SUPPLIED INFORMATION ->

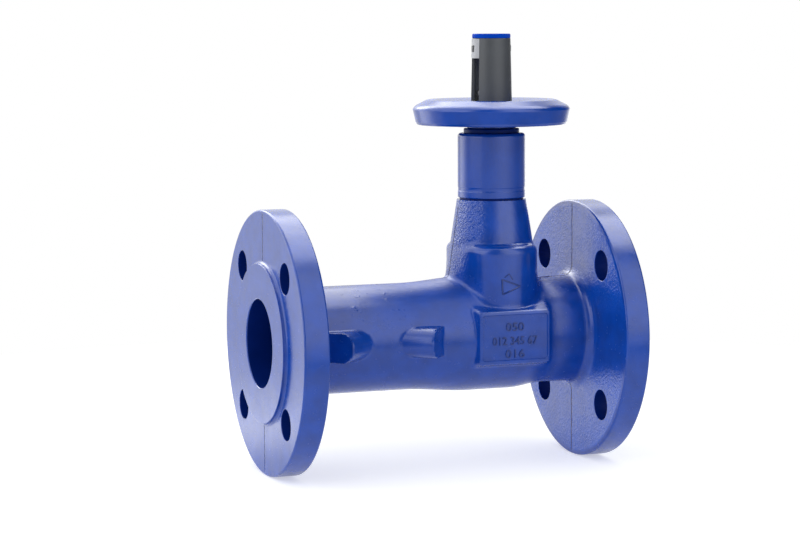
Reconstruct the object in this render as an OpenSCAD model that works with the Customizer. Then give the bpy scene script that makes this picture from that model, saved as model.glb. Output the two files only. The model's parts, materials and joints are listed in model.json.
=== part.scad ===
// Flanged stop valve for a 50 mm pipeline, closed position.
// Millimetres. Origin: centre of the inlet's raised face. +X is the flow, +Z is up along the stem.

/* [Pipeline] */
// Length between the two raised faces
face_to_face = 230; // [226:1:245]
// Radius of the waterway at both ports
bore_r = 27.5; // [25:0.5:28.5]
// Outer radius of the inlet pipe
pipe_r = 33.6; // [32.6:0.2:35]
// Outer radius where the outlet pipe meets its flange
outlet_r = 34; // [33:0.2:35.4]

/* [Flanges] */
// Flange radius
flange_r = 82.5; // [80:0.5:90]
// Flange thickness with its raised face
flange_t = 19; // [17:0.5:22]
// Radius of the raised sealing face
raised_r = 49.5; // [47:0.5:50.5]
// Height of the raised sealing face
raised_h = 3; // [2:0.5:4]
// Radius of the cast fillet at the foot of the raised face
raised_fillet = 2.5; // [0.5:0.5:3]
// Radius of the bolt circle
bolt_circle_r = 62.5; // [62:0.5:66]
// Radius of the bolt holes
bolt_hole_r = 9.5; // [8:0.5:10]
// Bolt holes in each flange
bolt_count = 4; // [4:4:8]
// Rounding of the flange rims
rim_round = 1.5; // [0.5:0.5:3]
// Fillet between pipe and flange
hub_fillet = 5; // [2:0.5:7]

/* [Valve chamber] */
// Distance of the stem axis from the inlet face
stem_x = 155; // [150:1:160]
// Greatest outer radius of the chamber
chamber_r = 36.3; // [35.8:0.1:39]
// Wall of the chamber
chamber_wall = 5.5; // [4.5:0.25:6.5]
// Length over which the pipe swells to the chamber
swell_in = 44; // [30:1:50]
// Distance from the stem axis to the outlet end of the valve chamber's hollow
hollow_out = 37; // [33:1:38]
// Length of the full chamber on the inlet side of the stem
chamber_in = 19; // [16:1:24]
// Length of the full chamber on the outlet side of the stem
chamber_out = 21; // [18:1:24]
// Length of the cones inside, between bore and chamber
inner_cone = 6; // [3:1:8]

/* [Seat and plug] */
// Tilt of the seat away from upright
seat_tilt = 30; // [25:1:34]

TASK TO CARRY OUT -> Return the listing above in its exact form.

EXERCISE ANSWER ->
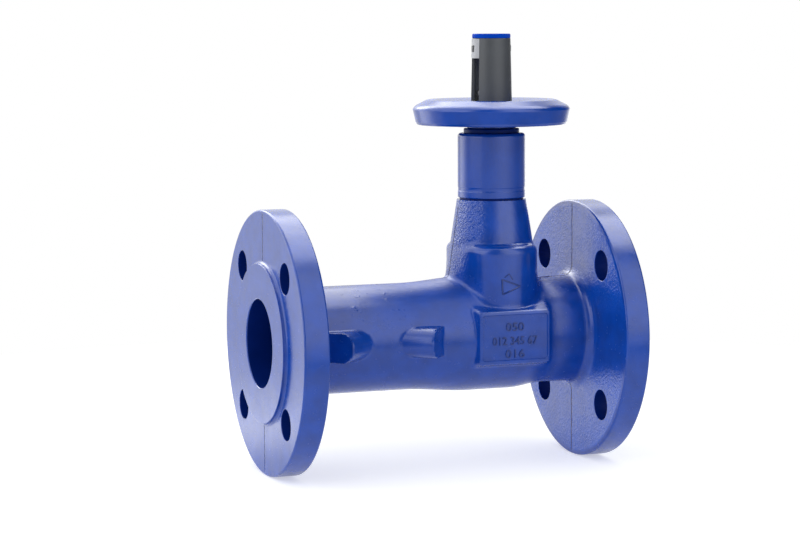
Reconstruct the object in this render as an OpenSCAD model that works with the Customizer. Then give the bpy scene script that makes this picture from that model, saved as model.glb. Output the two files only. The model's parts, materials and joints are listed in model.json.
=== part.scad ===
// Flanged stop valve for a 50 mm pipeline, closed position.
// Millimetres. Origin: centre of the inlet's raised face. +X is the flow, +Z is up along the stem.

/* [Pipeline] */
// Length between the two raised faces
face_to_face = 230; // [226:1:245]
// Radius of the waterway at both ports
bore_r = 27.5; // [25:0.5:28.5]
// Outer radius of the inlet pipe
pipe_r = 33.6; // [32.6:0.2:35]
// Outer radius where the outlet pipe meets its flange
outlet_r = 34; // [33:0.2:35.4]

/* [Flanges] */
// Flange radius
flange_r = 82.5; // [80:0.5:90]
// Flange thickness with its raised face
flange_t = 19; // [17:0.5:22]
// Radius of the raised sealing face
raised_r = 49.5; // [47:0.5:50.5]
// Height of the raised sealing face
raised_h = 3; // [2:0.5:4]
// Radius of the cast fillet at the foot of the raised face
raised_fillet = 2.5; // [0.5:0.5:3]
// Radius of the bolt circle
bolt_circle_r = 62.5; // [62:0.5:66]
// Radius of the bolt holes
bolt_hole_r = 9.5; // [8:0.5:10]
// Bolt holes in each flange
bolt_count = 4; // [4:4:8]
// Rounding of the flange rims
rim_round = 1.5; // [0.5:0.5:3]
// Fillet between pipe and flange
hub_fillet = 5; // [2:0.5:7]

/* [Valve chamber] */
// Distance of the stem axis from the inlet face
stem_x = 155; // [150:1:160]
// Greatest outer radius of the chamber
chamber_r = 36.3; // [35.8:0.1:39]
// Wall of the chamber
chamber_wall = 5.5; // [4.5:0.25:6.5]
// Length over which the pipe swells to the chamber
swell_in = 44; // [30:1:50]
// Distance from the stem axis to the outlet end of the valve chamber's hollow
hollow_out = 37; // [33:1:38]
// Length of the full chamber on the inlet side of the stem
chamber_in = 19; // [16:1:24]
// Length of the full chamber on the outlet side of the stem
chamber_out = 21; // [18:1:24]
// Length of the cones inside, between bore and chamber
inner_cone = 6; // [3:1:8]

/* [Seat and plug] */
// Tilt of the seat away from upright
seat_tilt = 30; // [25:1:34]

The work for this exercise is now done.